Fig. 8: details of Drawing of 35 Monumental Designs and Mural Tablets. 31 May 1882. By sculptors Dyke & Son. The National Archives.

Although the concept of modelling the tomb after a Syrian desert tent is credited to Lady Isabel Burton, Dyke & Son weren’t approaching the idea without precedent. Their 1882 catalogue of headstone designs shows hints of similarly foreign influences. Nestled among typical Gothic Revival forms are subtle nods to Orientalist aesthetics: tomb 56 is a direct reference to an Egyptian-style obelisk, whilst tomb 36, for example, features horseshoe arches and lotus columns reminiscent of Moorish architecture (Fig.8).

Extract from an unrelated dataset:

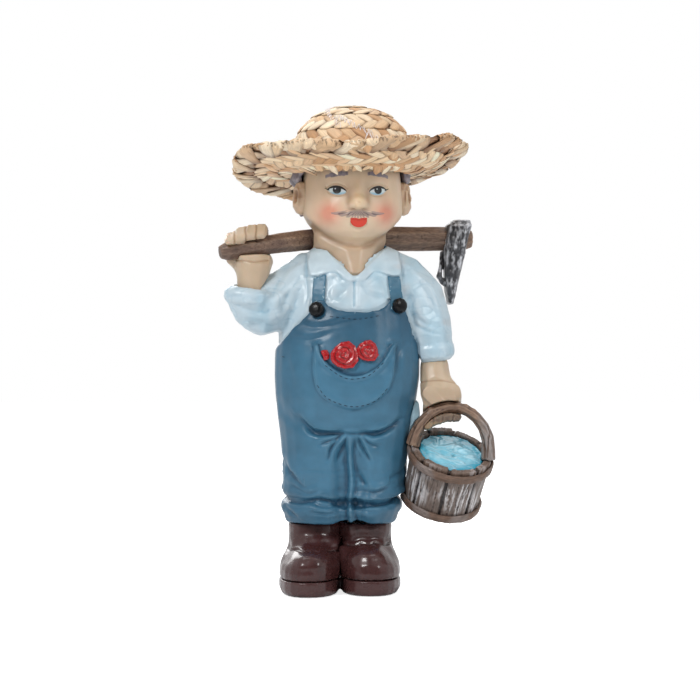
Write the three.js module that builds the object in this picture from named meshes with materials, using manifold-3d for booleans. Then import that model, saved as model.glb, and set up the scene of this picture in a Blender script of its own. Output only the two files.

This engagement with Orientalism wasn’t unique to just Dyke & Son. As Britain’s imperial footprint expanded, so too did Victorian fascination with the “exotic” – a nation-wide cultural curiosity that filtered into domestic interiors, public exhibitions, and yes, even cemeteries. Consider Liverpool’s 1868 tomb of William Mackenzie, inspired by Nubian pyramids (Fig.9), the Egyptian-style pylon of the Kilmorey Mausoleum in St Margarets, Twickenham (Fig.10) or the grave of the Hartley family in Highgate cemetery (Fig.11). These stylistic hybrids bore more resemblance to buildings than traditional gravestones, requiring stonemasons to possess not just technical precision but also a sharp understanding of contemporary tastes around death, memory, and the afterlife – skills edging closer to those of an architect than a sole builder.

Fig. 9: William McKenzie, Liverpool
Fig. 10: Earl of Kilmorey, St Margarets, Twickenham
Fig. 11: Hartley Family, Highgate Cemetery
Fig. 12: Burton Mausoleum

To some, the Burton Mausoleum (Fig. 12) remains “a notable monstrosity of Victorian taste”; to others, “one of Britain’s most significant tombs”. However one views it, the monument offers a fragmented yet revealing glimpse into the lives of its creators. In bringing it to life, Dyke & Son navigated the demands of Victorian industrialism and the currents of imperial fashion—not only as craftsmen, but as aspiring artists, businesspeople, and a family.